### Short problem
Restate the span of lines that starts with the line containing "Keep writing the OpenSCAD" and ends with the line containing "return angle / 360 + 0.5", word for word, including both, with nothing else.

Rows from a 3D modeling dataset
+ + + + +

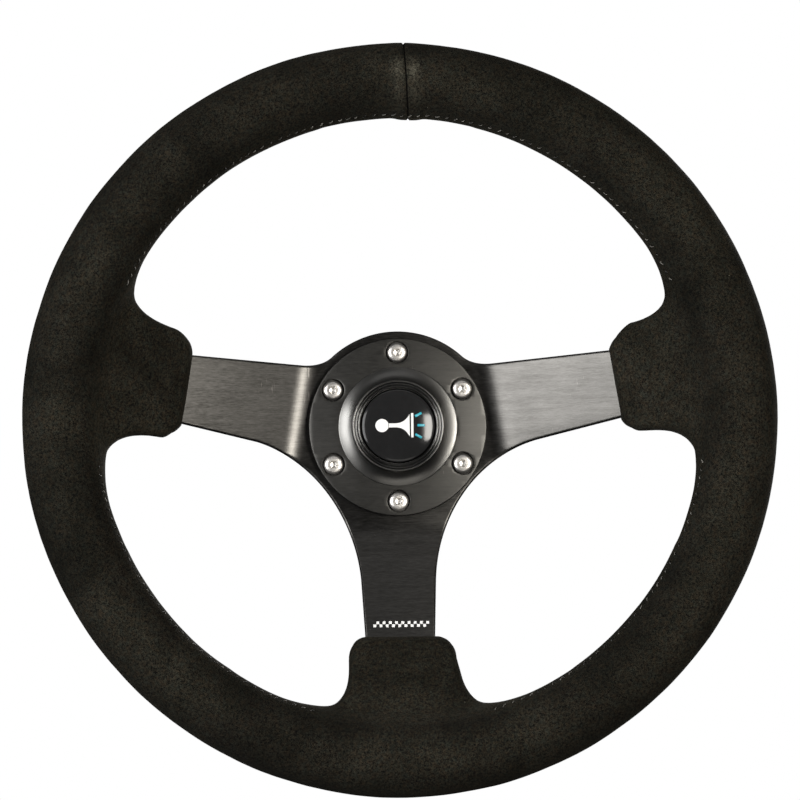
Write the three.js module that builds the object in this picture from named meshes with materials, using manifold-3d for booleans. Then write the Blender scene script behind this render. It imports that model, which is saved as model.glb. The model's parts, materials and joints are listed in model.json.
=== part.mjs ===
// Deep-dish three-spoke motorsport steering wheel on a ball-lock quick release.
// Millimetres. The wheel turns about Y, +Z is twelve o'clock and the driver sits at -Y.
// The origin is the centre of the back face of the column flange.

import * as THREE from 'three';
import { mergeVertices } from 'three/addons/utils/BufferGeometryUtils.js';
import Module from 'manifold-3d';

const wasm = await Module();
wasm.setup();

// ---------------------------------------------------------------- driving dimensions

const RIM_OUTER_RADIUS = 175;
const GRIP_WIDTH = 35;
const GRIP_DEPTH = 31;
const RIM_RADIUS = RIM_OUTER_RADIUS - GRIP_WIDTH / 2;
const SUEDE_THICKNESS = 1.5;
const HOOP_SECTION_RADIUS = 5;
const CLEARANCE = 0.3;

const PLATE_BACK_Y = -52;
const PLATE_THICKNESS = 4;
const PLATE_FRONT_Y = PLATE_BACK_Y - PLATE_THICKNESS;
const PLATE_MIDDLE_Y = (PLATE_BACK_Y + PLATE_FRONT_Y) / 2;
const DISH_DEPTH = 57;
const RIM_Y = PLATE_MIDDLE_Y - DISH_DEPTH;

const HUB_RADIUS = 45.3;
const HUB_HOLE_RADIUS = 23;
const BEND_DISTANCE = 47;
const SPOKE_SLOPE = Math.atan(DISH_DEPTH / (RIM_RADIUS - BEND_DISTANCE));
const SPOKE_TIP = RIM_RADIUS - HOOP_SECTION_RADIUS - 1.3;
const SIDE_SPOKE_ANGLE = THREE.MathUtils.degToRad(9.6);

// lobeEdge is where the grip's lobe ends on the spoke, and lobeShift moves the lobe across it,
// because the hand-sewn covering isn't quite even.
const SPOKES = [
  { name: 'right', angle: SIDE_SPOKE_ANGLE, lobeEdge: 102.4, lobeShift: 1.9 },
  { name: 'left', angle: Math.PI - SIDE_SPOKE_ANGLE, lobeEdge: 99.6, lobeShift: -1.3 },
  { name: 'lower', angle: 1.5 * Math.PI, lobeEdge: 99.4, lobeShift: 0.6 },
];

const BOLT_CIRCLE_RADIUS = 35;
const BOLT_COUNT = 6;
const BOLT_HOLE_RADIUS = 2.7;

const RING_OUTER_RADIUS = 41.75;
const RING_INNER_RADIUS = 27.2;
const RING_BACK_Y = PLATE_FRONT_Y - 0.1;
const RING_FRONT_Y = RING_BACK_Y - 5;

const STUB_RADIUS = 17;
const BARREL_RADIUS = 25;
const FLANGE_RADIUS = 40;
const BALL_RADIUS = 5;
const BALL_Y = -22;
const BALL_TRAVEL = 2.3;
const BALL_OUT_RADIUS = STUB_RADIUS + CLEARANCE + BALL_RADIUS;
const COLLAR_TRAVEL = 6;
const SPLINE_WIDTH = 4.6;
const SPLINE_HEIGHT = 2;

const COLLAR_BACK_Y = -14;
const COLLAR_FRONT_Y = -34;
const COLLAR_RELIEF_RADIUS = 29.6;
const COLLAR_GRIP_RADIUS = 32.5;
const COLLAR_LIP_RADIUS = 36;
const CLIP = { inner: 24.1, outer: 27.3, columnY: -14.5, driverY: -15.7 };
const COLLAR_SPRING = { radius: 28, wire: 0.9, fromY: -35.2, toY: -44.8, turns: 3 };

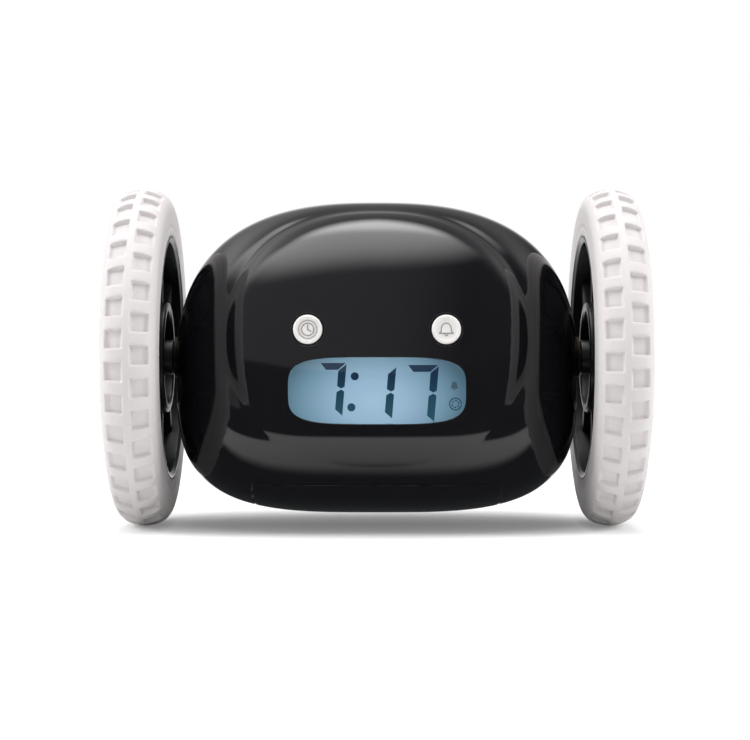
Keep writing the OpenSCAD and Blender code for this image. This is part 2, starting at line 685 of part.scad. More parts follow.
// The snooze bar's top follows the body: a patch of its surface, moved out by button_out.
snooze_steps = 10;
function snooze_points(top) = [for (i = [0:snooze_steps], j = [0:snooze_steps]) let (
    x = (snooze_l + 2) * (i / snooze_steps - 0.5),
    y = (snooze_w + 2) * (j / snooze_steps - 0.5) + snooze_back
) [x, y, top ? skin_z(x, y, 1, -button_out) : snooze_plate]];
module snooze_solid() polyhedron(points = concat(snooze_points(false), snooze_points(true)),
    faces = grid_faces(snooze_steps, snooze_steps));
module snooze_button() color(shell_black) at_axle() {
    intersection() {
        snooze_solid();
        linear_extrude(60) snooze_outline(0);
    }
    translate([0, 0, snooze_plate - 1.2]) linear_extrude(1.2) snooze_outline(slide_gap + 0.9);
    translate([0, snooze_back, 0]) tube_z(stem_r, snooze_board_z + tact_top, snooze_plate - 1.2);
}
module snooze_plunger() color("#b0b0b2") at_axle() translate([0, snooze_back, snooze_board_z]) tact_plunger();

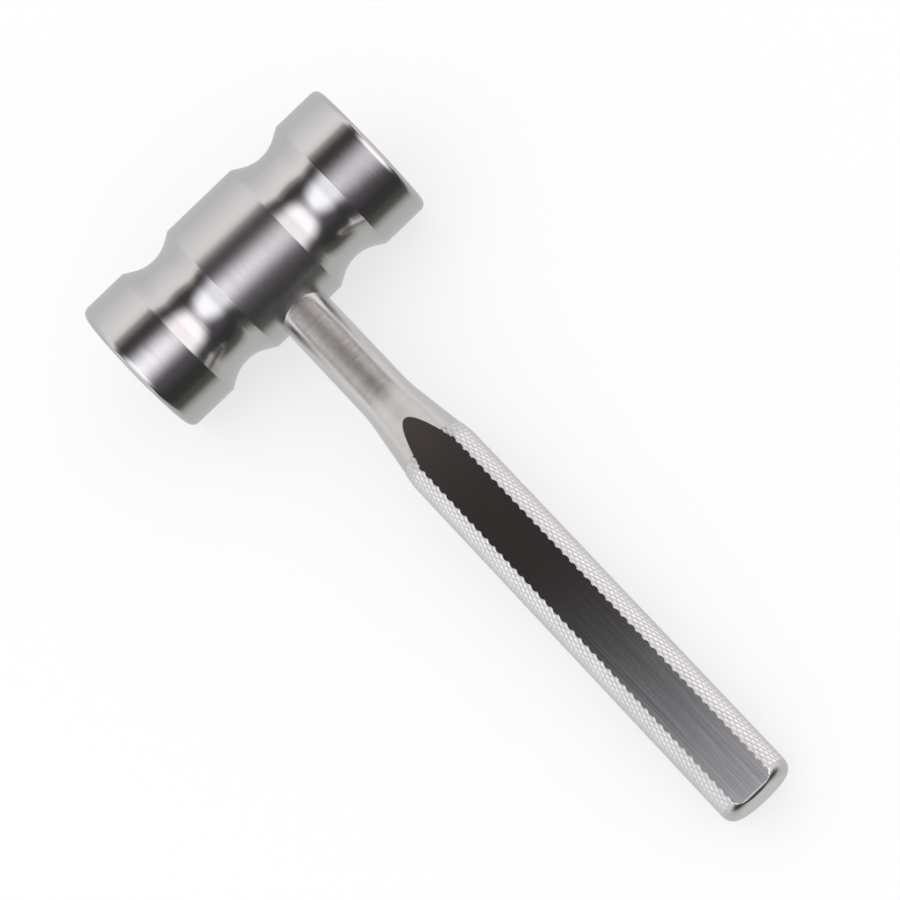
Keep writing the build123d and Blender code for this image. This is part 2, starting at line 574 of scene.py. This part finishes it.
def lookAngles(x, y, z):  # degrees round the head's axis, positive towards the grip, and degrees to the right
    angle = x.maths("ARCTAN2", 0 - y, z) * (180 / pi)
    level = x.maths("SQRT", y * y + z * z)
    return angle, x.maths("ARCTAN2", x, level) * (180 / pi)


def rise(value, start, end):
    return value.node("ShaderNodeMapRange", {"interpolation_type": "SMOOTHSTEP"}, {
        "Value": value, "From Min": start, "From Max": end})


def blend(factor, first, second):
    return factor.node("ShaderNodeMix", {"data_type": "RGBA"}, {0: factor, 6: first, 7: second}, output=2)


def onRamp(angle):  # the place of an angle from -180 to 180 degrees on a colour ramp
    return angle / 360 + 0.5


def makeWorld():
    world = bpy.data.worlds.new("studio")
    bpy.context.scene.world = world
    world.use_nodes = True
    tree = world.node_tree
    tree.nodes.clear()
    way = Signal(tree).node("ShaderNodeTexCoord", output=0)
    angle, side = lookAngles(*(
        way.node("ShaderNodeVectorMath", {"operation": "DOT_PRODUCT"}, {0: way, 1: axis}, output=1)
        for axis in cameraAxes()))
    aside = side.maths("ABSOLUTE", side)
    share = aside / studio["roomCurveAt"]
    bend = share.maths("POWER", share, studio["roomCurvePower"]) * studio["roomCurve"]
    bend *= side.maths("LESS_THAN", angle, 0)
    room = way.node("ShaderNodeValToRGB", {
        "stops": [(onRamp(place), colour) for place, colour in studio["room"]]}, {0: onRamp(angle + bend)})
    mirrored = blend(rise(aside, *studio["endShade"]), room, (studio["sides"],) * 3 + (1,))
    glossy = way.node("ShaderNodeLightPath", output=3)
    light = blend(glossy, (studio["open"],) * 3 + (1,), mirrored)
    sky = way.node("ShaderNodeBackground", None, {"Color": light, "Strength": 1})
    out = tree.nodes.new("ShaderNodeOutputWorld")
    tree.links.new(sky.socket, out.inputs["Surface"])


def makePanel():  # seen only as the steel mirrors it
    material = bpy.data.materials.new("bright cloth")
    material.use_nodes = True
    tree = material.node_tree
    tree.nodes.clear()
    here = Signal(tree).node("ShaderNodeTexCoord", output=3)
    x, y = here.split("XY")
    angle, side = lookAngles(x, y, studio["panelAway"])
    aside = side.maths("ABSOLUTE", side)
    blur = studio["panelBlur"]
    far, near = (aside * outwards + side * rightwards + straight for straight, outwards, rightwards in (
        studio["panelFar"], studio["panelNear"]))
    near += rise(side, *studio["panelStepOver"]) * studio["panelStep"]
    within = rise(angle - far, -blur, blur) * rise(near - angle, -blur, blur)
    middle, width, depth = studio["shade"]
    offset = (side - middle) / width
    shade = 1 - offset.maths("EXPONENT", offset * offset * -1) * depth
    start, end, fade = studio["panelEnds"]
    shade *= 1 - rise(aside, start, end) * fade
    tint = blend(
        rise(side, *studio["panelTintOver"]), (*studio["panelLeft"], 1), (*studio["panelRight"], 1))
    glow = here.node("ShaderNodeEmission", None, {"Color": tint, "Strength": shade})
    clear = here.node("ShaderNodeBsdfTransparent")
    mixed = here.node("ShaderNodeMixShader", None, {0: within, 1: clear, 2: glow})
    out = tree.nodes.new("ShaderNodeOutputMaterial")
    tree.links.new(mixed.socket, out.inputs["Surface"])
    panel = addSquare("panel", studio["panelSize"], material)
    across, upHandle, towards = cameraAxes()
    panel.matrix_world = axesAt(headMiddle + towards * studio["panelAway"], across, upHandle, towards)
    panel.visible_camera = False
    panel.visible_diffuse = False
    panel.visible_shadow = False


def makeLamp():
    lamp = bpy.data.lights.new("overhead", "AREA")
    lamp.shape = "DISK"
    lamp.size = studio["lampSize"]
    lamp.energy = studio["lampPower"]
    overhead = bpy.data.objects.new("overhead", lamp)
    bpy.context.collection.objects.link(overhead)
    overhead.location = studio["lampPlace"]
    overhead.rotation_euler = Vector(overhead.location).to_track_quat("Z", "Y").to_euler()
    overhead.visible_glossy = False


scene = bpy.context.scene
scene.view_settings.view_transform = "Standard"
makeCamera()
print("camera placed")
makeHead(handle)
makeHandle()
makeFloor()
makeWorld()
makePanel()
makeLamp()
print("studio lit")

+ + + + +

### Completed exercise
Keep writing the OpenSCAD and Blender code for this image. This is part 2, starting at line 685 of part.scad. More parts follow.
// The snooze bar's top follows the body: a patch of its surface, moved out by button_out.
snooze_steps = 10;
function snooze_points(top) = [for (i = [0:snooze_steps], j = [0:snooze_steps]) let (
    x = (snooze_l + 2) * (i / snooze_steps - 0.5),
    y = (snooze_w + 2) * (j / snooze_steps - 0.5) + snooze_back
) [x, y, top ? skin_z(x, y, 1, -button_out) : snooze_plate]];
module snooze_solid() polyhedron(points = concat(snooze_points(false), snooze_points(true)),
    faces = grid_faces(snooze_steps, snooze_steps));
module snooze_button() color(shell_black) at_axle() {
    intersection() {
        snooze_solid();
        linear_extrude(60) snooze_outline(0);
    }
    translate([0, 0, snooze_plate - 1.2]) linear_extrude(1.2) snooze_outline(slide_gap + 0.9);
    translate([0, snooze_back, 0]) tube_z(stem_r, snooze_board_z + tact_top, snooze_plate - 1.2);
}
module snooze_plunger() color("#b0b0b2") at_axle() translate([0, snooze_back, snooze_board_z]) tact_plunger();

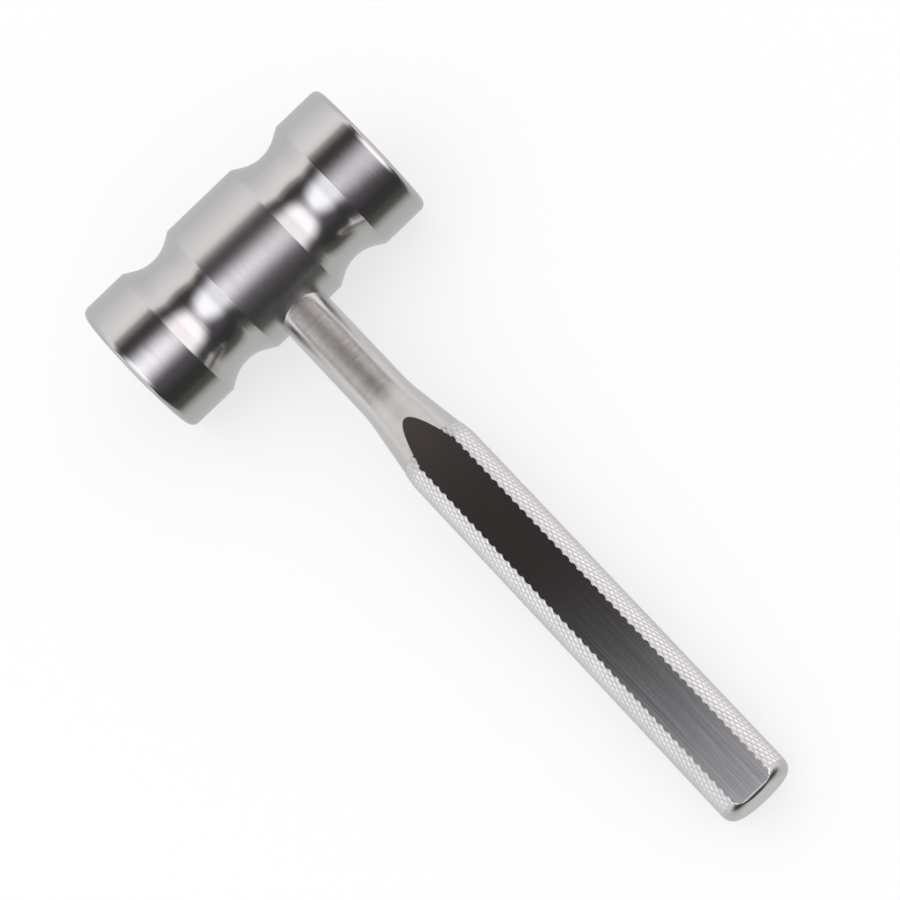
Keep writing the build123d and Blender code for this image. This is part 2, starting at line 574 of scene.py. This part finishes it.
def lookAngles(x, y, z):  # degrees round the head's axis, positive towards the grip, and degrees to the right
    angle = x.maths("ARCTAN2", 0 - y, z) * (180 / pi)
    level = x.maths("SQRT", y * y + z * z)
    return angle, x.maths("ARCTAN2", x, level) * (180 / pi)


def rise(value, start, end):
    return value.node("ShaderNodeMapRange", {"interpolation_type": "SMOOTHSTEP"}, {
        "Value": value, "From Min": start, "From Max": end})


def blend(factor, first, second):
    return factor.node("ShaderNodeMix", {"data_type": "RGBA"}, {0: factor, 6: first, 7: second}, output=2)


def onRamp(angle):  # the place of an angle from -180 to 180 degrees on a colour ramp
    return angle / 360 + 0.5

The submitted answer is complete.